Mas não é apenas economia que faz grande uma cidade. Juiz de Fora tem alma. Tem cultura. Tem história viva nas esquinas, no palco, nos museus, nas mãos de seus artesãos e nos acordes que se ouvem ao cair da tarde. Tem teatros que testemunham gerações de artistas, como o majestoso Cine-Theatro Central, um dos mais belos do país. Tem o Museu Mariano Procópio, um tesouro arquitetônico que guarda pinturas, memórias e o espírito do século XIX. Tem parques que são respiro e contemplação, como a Lajinha, onde a natureza conversa com o visitante e não se apressa em despedir-se.
O esporte também pulsa forte, como no centenário Tupi Football Club, fundado em 1912, orgulho de camisas alvinegras que já vibraram tantas vezes pelas arquibancadas da cidade.
E, se tudo isso ainda não bastasse, Juiz de Fora tem festa no sangue. O Carnaval ali não é apenas evento, é tradição, identidade, memória. Nasceu junto com a emancipação do município, evoluiu, mudou de forma, ganhou os salões dos clubes entre os anos 1930 e 1960, e permanece até hoje como um dos grandes rituais de celebração da cidade e de seu povo.
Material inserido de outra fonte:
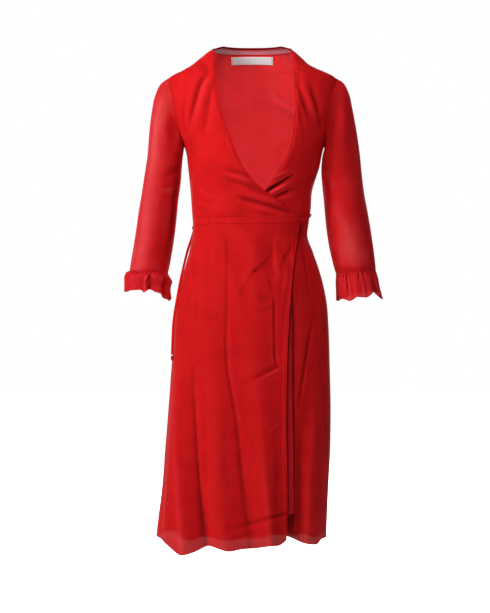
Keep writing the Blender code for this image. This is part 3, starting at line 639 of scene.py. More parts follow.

Assim é Juiz de Fora: uma cidade que soma história e horizonte, industrialização e poesia, movimento e memória. Uma cidade que cresceu, sofreu, se reinventou e nunca deixou de ser o que sempre foi, um lugar onde Minas se encontra com o mundo, onde tradição e modernidade dividem a mesma mesa, o mesmo café, o mesmo amanhã.